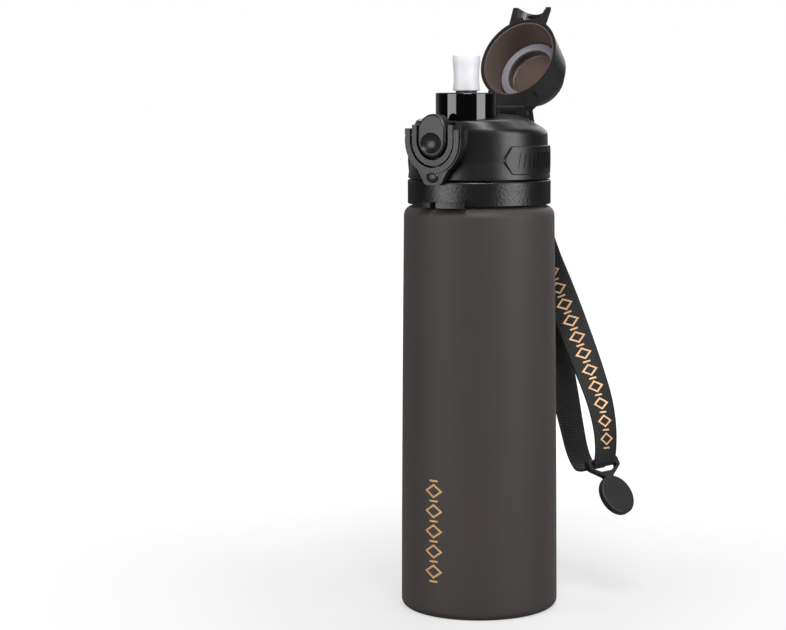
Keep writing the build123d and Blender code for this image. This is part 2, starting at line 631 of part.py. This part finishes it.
# ---------------------------------------------------------------- write
PARTS = {
    "silicone_body": silicone_body,
    "neck_ring": neck_ring,
    "neck_insert": neck_insert,
    "lid_gasket": lid_gasket,
    "lid_shell": lid_shell,
    "vent_valve": vent_valve,
    "spout_collar": spout_collar,
    "spout_seal": spout_seal,
    "nozzle_tip": nozzle_tip,
    "nozzle_stem": nozzle_stem,
    "straw": straw,
    "flip_cap": flip_cap,
    "cap_liner": cap_liner,
    "cap_seal": cap_seal,
    "hinge_pin": hinge_pin,
    "hinge_spring": hinge_spring,
    "latch_button": latch_button,
    "button_pin": button_pin,
    "button_spring": button_spring,
    "lock_ring": lock_ring,
    "lock_ring_pins": lock_ring_pins,
    "strap_webbing": strap_webbing,
    "strap_tag": strap_tag,
}

os.makedirs("parts", exist_ok=True)
for name, build in PARTS.items():
    made = build()
    solids = made if isinstance(made, list) else made.solids()
    shape = Compound(children=list(solids)) if len(solids) > 1 else solids[0]
    export_step(shape, f"parts/{name}.step")
    print(name, len(solids), round(sum(s.volume for s in solids)))
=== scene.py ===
"""The looks of the folding water bottle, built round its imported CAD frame.

Metres, +Z up, with the latch towards -Y and the cap hinge towards +Y.
"""

import math

import bpy
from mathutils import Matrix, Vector


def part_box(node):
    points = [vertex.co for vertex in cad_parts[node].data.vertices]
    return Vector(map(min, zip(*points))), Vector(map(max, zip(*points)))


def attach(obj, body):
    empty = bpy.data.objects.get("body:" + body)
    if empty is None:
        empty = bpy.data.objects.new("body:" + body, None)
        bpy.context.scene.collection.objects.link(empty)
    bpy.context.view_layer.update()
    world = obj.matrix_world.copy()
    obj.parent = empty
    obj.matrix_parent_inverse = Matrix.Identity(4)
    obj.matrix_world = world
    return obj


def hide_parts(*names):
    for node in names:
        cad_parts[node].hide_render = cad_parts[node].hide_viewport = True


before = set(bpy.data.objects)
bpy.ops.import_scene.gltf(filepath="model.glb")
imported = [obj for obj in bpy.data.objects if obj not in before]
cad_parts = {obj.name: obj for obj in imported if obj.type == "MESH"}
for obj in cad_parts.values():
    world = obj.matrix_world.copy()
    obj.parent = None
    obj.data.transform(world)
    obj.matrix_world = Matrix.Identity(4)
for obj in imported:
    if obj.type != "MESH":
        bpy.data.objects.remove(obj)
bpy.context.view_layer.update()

MM = 0.001

# ---------------------------------------------------------------- camera, floor and lights
VIEW_AZIMUTH = math.radians(35.0)     # the camera stands between the latch and the bottle's right side
CAMERA_DISTANCE = 1.0
CAMERA_HEIGHT = 0.25
LENS = 96.8
SENSOR_WIDTH = 36.0
SIDE_SHIFT = -0.1097                  # sets the bottle right of the frame's middle, as a share of its width
AIM_HEIGHT = 0.1399
FLOOR_HALF = 6.0
FLOOR_GLOW = (0.62, 1.0)              # how bright the floor glows to the eye, beside the bottle and far off
FLOOR_GLOW_REACH = (0.08, 0.5)        # how far from the bottle's axis that rise starts and ends
ROOM_LIGHT = 0.03                     # how bright the room is, in front and beside
BACKDROP = 0.25                       # how bright it is straight behind the bottle
BACKDROP_EDGE = (0.25, 0.9)           # cosines off straight behind, where the backdrop starts and is full

towards_camera = Vector((math.sin(VIEW_AZIMUTH), -math.cos(VIEW_AZIMUTH), 0))


def make_camera():
    """Looks slightly down at the bottle's axis."""
    data = bpy.data.cameras.new("camera")
    data.lens = LENS
    data.sensor_width = SENSOR_WIDTH
    data.shift_x = SIDE_SHIFT
    camera = bpy.data.objects.new("camera", data)
    bpy.context.collection.objects.link(camera)
    camera.location = towards_camera * CAMERA_DISTANCE + Vector((0, 0, CAMERA_HEIGHT))
    aim = Vector((0, 0, AIM_HEIGHT))
    camera.rotation_euler = (aim - camera.location).to_track_quat("-Z", "Y").to_euler()
    bpy.context.scene.camera = camera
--
- [Task directions] Everything from the line containing "for name, build" down to the line containing "obj.data.transform(world)" should be repeated exactly, with both end lines kept and no other lines added.

- [Problem solution]
for name, build in PARTS.items():
    made = build()
    solids = made if isinstance(made, list) else made.solids()
    shape = Compound(children=list(solids)) if len(solids) > 1 else solids[0]
    export_step(shape, f"parts/{name}.step")
    print(name, len(solids), round(sum(s.volume for s in solids)))
=== scene.py ===
"""The looks of the folding water bottle, built round its imported CAD frame.

Metres, +Z up, with the latch towards -Y and the cap hinge towards +Y.
"""

import math

import bpy
from mathutils import Matrix, Vector


def part_box(node):
    points = [vertex.co for vertex in cad_parts[node].data.vertices]
    return Vector(map(min, zip(*points))), Vector(map(max, zip(*points)))


def attach(obj, body):
    empty = bpy.data.objects.get("body:" + body)
    if empty is None:
        empty = bpy.data.objects.new("body:" + body, None)
        bpy.context.scene.collection.objects.link(empty)
    bpy.context.view_layer.update()
    world = obj.matrix_world.copy()
    obj.parent = empty
    obj.matrix_parent_inverse = Matrix.Identity(4)
    obj.matrix_world = world
    return obj


def hide_parts(*names):
    for node in names:
        cad_parts[node].hide_render = cad_parts[node].hide_viewport = True


before = set(bpy.data.objects)
bpy.ops.import_scene.gltf(filepath="model.glb")
imported = [obj for obj in bpy.data.objects if obj not in before]
cad_parts = {obj.name: obj for obj in imported if obj.type == "MESH"}
for obj in cad_parts.values():
    world = obj.matrix_world.copy()
    obj.parent = None
    obj.data.transform(world)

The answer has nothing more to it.